None of these responses are wrong. They are the nervous system doing exactly what it was designed to do. When we ignore somatic language, we often miss the most honest data we have about what we’re actually experiencing. From a neurological perspective, this makes sense. The body and nervous system process information faster than the thinking brain. Sensory input, movement, sound, visual cues, is routed through the nervous system before it ever reaches the parts of the brain responsible for logic and language. This means that by the time you are thinking about how you feel, your body has already reacted.
This is why someone can say, “I don’t know why I’m upset,” while their shoulders are hunched, their jaw is tight, and their breathing is shallow. The body knows. The words just haven’t arrived yet.
Somatic language allows us to listen without forcing explanation. It asks questions like:
What is my body doing right now?
Where do I feel tension or collapse?
What does my posture communicate about my inner state?
Does my body want to move, rest, stretch, curl, or expand?
These questions don’t demand answers in sentences, they invite awareness (step 2 in the process). When we override the body repeatedly, telling ourselves to “push through,” “calm down,” or “get over it”, we teach the nervous system that its signals are not welcome. Over time, this disconnection can show up as chronic tension, fatigue, burnout, emotional numbness, or sudden emotional outbursts that seem to come out of nowhere.
This isn’t a failure of self-control. It’s a breakdown in communication. The body doesn’t stop speaking because we ignore it. It just gets louder or shuts down entirely. Somatic language is often the bridge back.

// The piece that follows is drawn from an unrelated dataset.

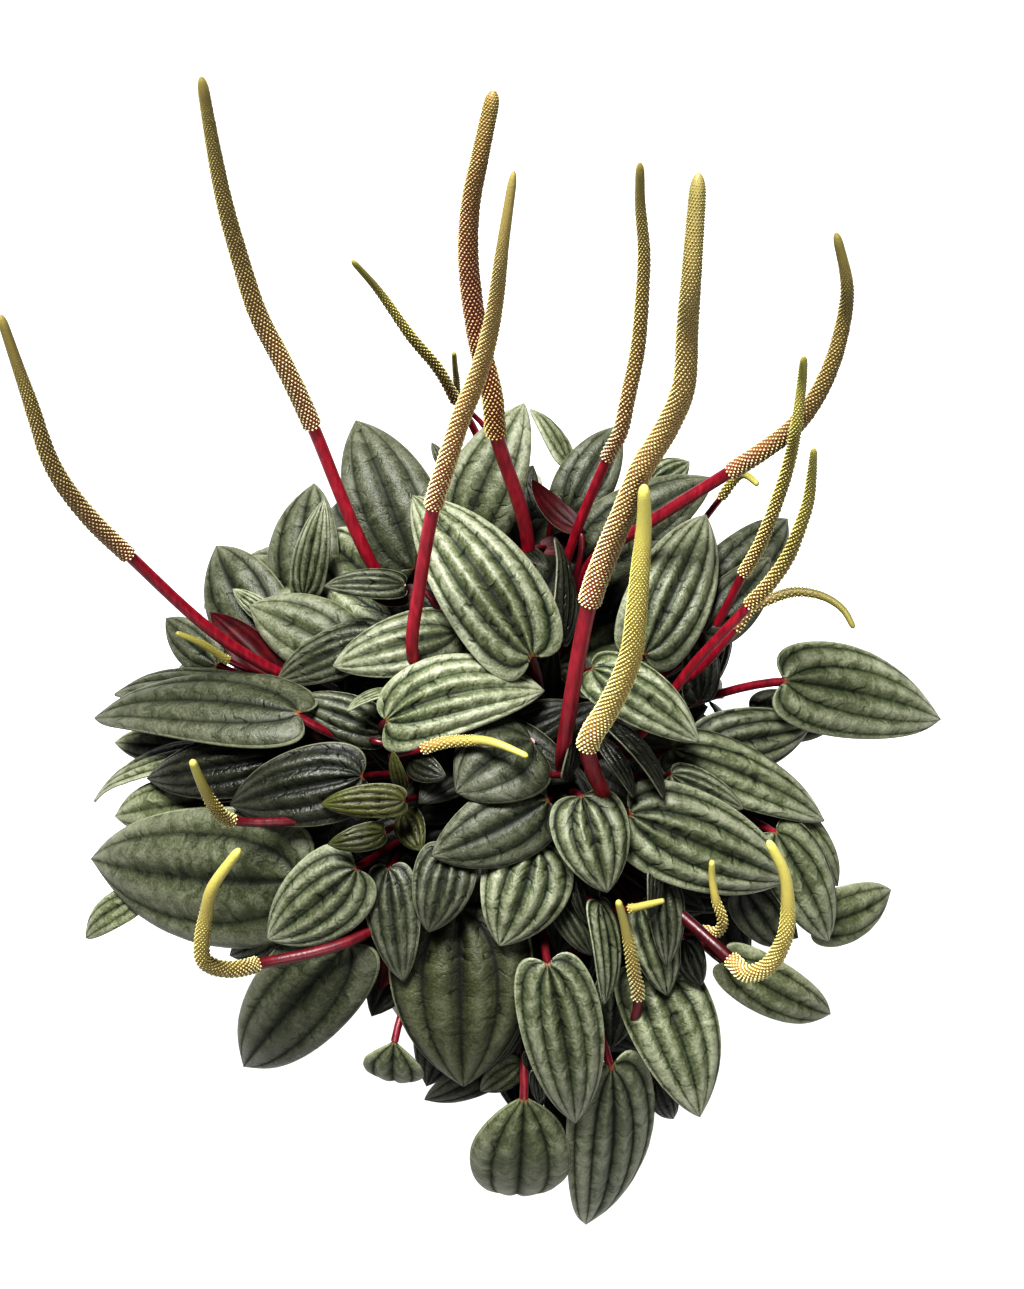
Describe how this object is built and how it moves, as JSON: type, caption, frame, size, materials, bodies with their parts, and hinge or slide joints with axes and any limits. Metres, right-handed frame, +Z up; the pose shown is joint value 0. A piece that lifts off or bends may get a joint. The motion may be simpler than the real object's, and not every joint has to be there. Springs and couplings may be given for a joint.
{
  "type": "ripple peperomia in a pot",
  "caption": "Ripple peperomia plant: a mound of small corrugated heart-shaped leaves with upright slender flower spikes, in a plain round nursery pot.",
  "frame": {"origin": "centre of the flat underside of the pot, which it rests on", "axes": "+Z up along the pot's axis, the plant's front towards -Y, its right side as seen from the front towards +X"},
  "size_m": [0.2105, 0.1857, 0.3032],
  "materials": {
    "pot": "satin",
    "soil": "matte",
    "foliage": "satin",
    "stalk": "satin",
    "spadix_olive": "matte",
    "spadix_cream": "matte"
  },
  "bodies": {
    "root": {"pot": "pot", "soil": "soil", "foliage": "foliage", "flower_stalk_01": "stalk", "flower_stalk_02": "stalk", "flower_stalk_03": "stalk", "flower_stalk_04": "stalk", "flower_stalk_05": "stalk", "flower_stalk_06": "stalk", "flower_stalk_07": "stalk", "flower_stalk_08": "stalk", "flower_stalk_09": "stalk", "flower_stalk_10": "stalk", "flower_stalk_11": "stalk", "flower_stalk_12": "stalk", "flower_stalk_13": "stalk", "flower_stalk_14": "stalk", "flower_stalk_15": "stalk", "flower_stalk_16": "stalk", "flower_stalk_17": "stalk", "flower_stalk_18": "stalk", "flower_stalk_19": "stalk", "flower_stalk_20": "stalk", "flower_stalk_21": "stalk", "flower_stalk_22": "stalk", "spadix_01": "spadix_olive", "spadix_02": "spadix_olive", "spadix_03": "spadix_olive", "spadix_04": "spadix_cream", "spadix_05": "spadix_cream", "spadix_06": "spadix_cream", "spadix_07": "spadix_cream", "spadix_08": "spadix_cream", "spadix_09": "spadix_cream", "spadix_10": "spadix_cream", "spadix_11": "spadix_cream", "spadix_12": "spadix_cream", "spadix_13": "spadix_cream", "spadix_14": "spadix_cream", "spadix_15": "spadix_cream", "spadix_16": "spadix_cream", "spadix_17": "spadix_cream", "spadix_18": "spadix_cream", "spadix_19": "spadix_cream", "spadix_20": "spadix_cream", "spadix_21": "spadix_cream", "spadix_22": "spadix_cream"}
  },
  "joints": []
}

Below is a music video. While I personally love this song, I think that the visuals of the choreography (the somatic langauge) really adds an additional layer to the emotions behind the song. I would love to know what you think (and feel) when watching it.
Why This Matters for Real Change
When people struggle to change, it’s often not because they’re resistant or lazy. It’s because they’re trying to process emotion in a language their nervous system doesn’t understand.
You’re not failing at change.
You’re speaking the wrong dialect.
This is why language always comes first in my framework. Because until we can express what’s happening inside, through words, music, images, movement, or symbol, we don’t actually have anything solid to work with.
From language comes awareness. From awareness comes choice. From choice comes action that is sustainable rather than punishing.
This is also why the Nervous System Reset Workshop (Click here to check it out) begins here. Before tools, practices, or action plans. We explore how your system already communicates. What calms you. What activates you. What helps you process emotion instead of suppressing it.
Regulation doesn’t come from forcing yourself to be calm. It comes from being able to listen. Sometimes, listening starts with a song, a picture, or movement.
A Gentle Invitation
If you’re reading this, I invite you to reflect, not to analyze, but to notice (see how we are moving from language to awareness):
What helps you find language when words aren’t enough? Is it music? Movement? Writing? Images? Silence?
Where does your nervous system feel most understood?
There is no right answer here. There is only your answer.
Once you find your language, everything else becomes easier to meet. This is not about doing healing “correctly.” It’s about finally being able to hear yourself.